Request ::
Copy each line of the listing below exactly.

******************************

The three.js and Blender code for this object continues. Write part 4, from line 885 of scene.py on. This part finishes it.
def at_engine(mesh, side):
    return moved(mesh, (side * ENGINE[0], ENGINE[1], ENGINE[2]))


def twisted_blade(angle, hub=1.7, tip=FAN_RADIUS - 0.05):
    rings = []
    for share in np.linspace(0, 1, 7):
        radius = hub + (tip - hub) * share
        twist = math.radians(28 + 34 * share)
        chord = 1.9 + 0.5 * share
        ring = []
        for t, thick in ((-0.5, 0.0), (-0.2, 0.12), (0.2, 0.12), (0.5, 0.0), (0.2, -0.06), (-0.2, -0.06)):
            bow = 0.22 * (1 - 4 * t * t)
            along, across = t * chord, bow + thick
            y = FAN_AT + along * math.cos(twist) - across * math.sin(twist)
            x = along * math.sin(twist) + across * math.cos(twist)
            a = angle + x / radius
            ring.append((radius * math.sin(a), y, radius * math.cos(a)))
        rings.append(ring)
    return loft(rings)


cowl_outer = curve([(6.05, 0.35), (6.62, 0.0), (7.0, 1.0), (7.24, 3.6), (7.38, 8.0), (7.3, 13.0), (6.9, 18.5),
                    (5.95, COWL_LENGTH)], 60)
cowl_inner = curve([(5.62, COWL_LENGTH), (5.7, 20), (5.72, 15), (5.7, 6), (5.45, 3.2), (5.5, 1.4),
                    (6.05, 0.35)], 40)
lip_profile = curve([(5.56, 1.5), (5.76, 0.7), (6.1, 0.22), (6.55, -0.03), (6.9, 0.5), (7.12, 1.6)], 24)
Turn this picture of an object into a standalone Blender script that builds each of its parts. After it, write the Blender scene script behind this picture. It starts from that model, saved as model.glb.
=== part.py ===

******************************

The output ::
The three.js and Blender code for this object continues. Write part 4, from line 885 of scene.py on. This part finishes it.
def at_engine(mesh, side):
    return moved(mesh, (side * ENGINE[0], ENGINE[1], ENGINE[2]))


def twisted_blade(angle, hub=1.7, tip=FAN_RADIUS - 0.05):
    rings = []
    for share in np.linspace(0, 1, 7):
        radius = hub + (tip - hub) * share
        twist = math.radians(28 + 34 * share)
        chord = 1.9 + 0.5 * share
        ring = []
        for t, thick in ((-0.5, 0.0), (-0.2, 0.12), (0.2, 0.12), (0.5, 0.0), (0.2, -0.06), (-0.2, -0.06)):
            bow = 0.22 * (1 - 4 * t * t)
            along, across = t * chord, bow + thick
            y = FAN_AT + along * math.cos(twist) - across * math.sin(twist)
            x = along * math.sin(twist) + across * math.cos(twist)
            a = angle + x / radius
            ring.append((radius * math.sin(a), y, radius * math.cos(a)))
        rings.append(ring)
    return loft(rings)


cowl_outer = curve([(6.05, 0.35), (6.62, 0.0), (7.0, 1.0), (7.24, 3.6), (7.38, 8.0), (7.3, 13.0), (6.9, 18.5),
                    (5.95, COWL_LENGTH)], 60)
cowl_inner = curve([(5.62, COWL_LENGTH), (5.7, 20), (5.72, 15), (5.7, 6), (5.45, 3.2), (5.5, 1.4),
                    (6.05, 0.35)], 40)
lip_profile = curve([(5.56, 1.5), (5.76, 0.7), (6.1, 0.22), (6.55, -0.03), (6.9, 0.5), (7.12, 1.6)], 24)
Turn this picture of an object into a standalone Blender script that builds each of its parts. After it, write the Blender scene script behind this picture. It starts from that model, saved as model.glb.
=== part.py ===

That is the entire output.